The Republican-led House of Representatives on Thursday passed a four-week continuing resolution to keep the government funded through Feb. 16, but it did so with the support of nearly the whole GOP caucus and only bare minimum backing from Democrats. The measure met its fate in the Senate late Friday, as the clock ran out on a short-term measure to keep the government open.

Senate Majority Leader Mitch McConnell late Friday failed to garner the 60 votes he needed to advance the House bill to a vote on the floor of the Senate. Some Democrats, such as Claire McCaskill of Missouri and Joe Manchin of West Virginia, whose states supported President Donald Trump in 2016, supported ending debate and moving on to a vote on the measure itself. Yet several Republicans – including Utah's Mike Lee and Arizona's Jeff Flake, a frequent Trump critic – opposed it.

The failure to pass a bill set off a round of finger-pointing among both parties. Early Saturday, the president branded his opponents as "losers" intent on handing him a defeat on the anniversary of his inauguration.

Republicans, from Trump to House Speaker Paul Ryan, have attempted to saddle Senate Minority Leader Chuck Schumer and his Democratic colleagues with the blame for a potential shutdown, accusing them of brinksmanship over protections for immigrants.

The GOP added a six-year reauthorization of the popular Children's Health Insurance Program to the funding plan to put more pressure on Democrats, framing their decision as a choice of whether to support the program. At least one Democratic senator — newly elected Doug Jones of Alabama — cited CHIP funding in a decision to back the spending bill.

Yet Democrats aren't the only thorns in McConnell's side. Fellow Republican, Sen. Lindsey Graham of South Carolina, has insisted he would not vote for another short-term funding extension.
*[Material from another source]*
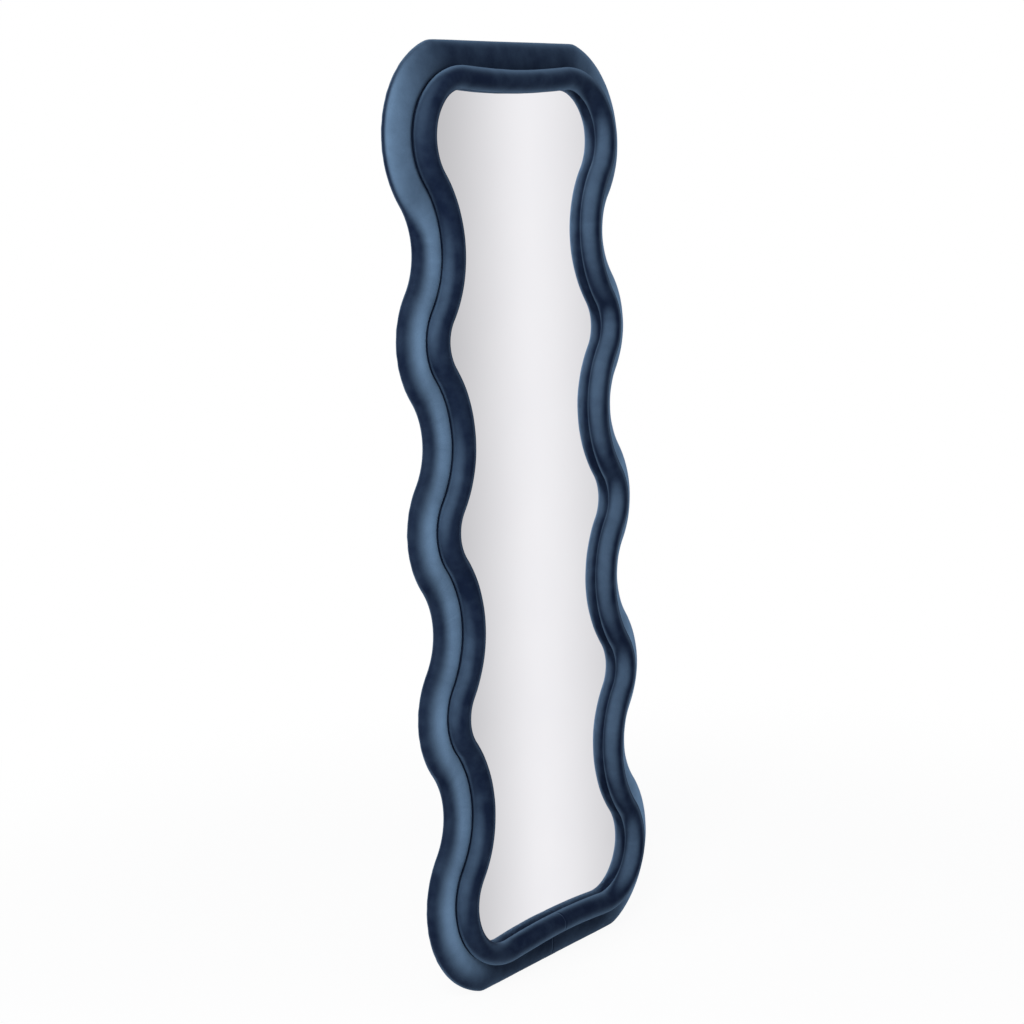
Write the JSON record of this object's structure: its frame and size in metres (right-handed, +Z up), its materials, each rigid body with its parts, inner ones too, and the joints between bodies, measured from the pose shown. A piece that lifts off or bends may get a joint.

In a candid interview with MSNBC on Friday, Graham said that passing the 30-day House bill would extend "chaos." Later Friday, however, he released a statement that said he would support a stopgap measure that would keep the government open until Feb. 8 – more than a week less than the four-week bill passed by the House.

Graham has also emerged as an ally for Democrats on saving the Deferred Action for Childhood Arrivals program, or DACA, which Trump has set to expire March 5. Last week, Graham thought he had a chance for bipartisan deal to preserve DACA and enact other immigration reforms, but he said Trump's position changed swiftly.

"He spoke compassionately about immigration, tough on security, wanted bipartisanship. Two days later, there was a major change," Graham told MSNBC.

Graham, who voted against advancing the House bill late Friday night, said in an earlier tweet that he was glad Trump and Schumer met to work on an agreement – and that he is confident Trump would end up sealing a deal.

-CNBC's Jacob Pramuk contributed to this article.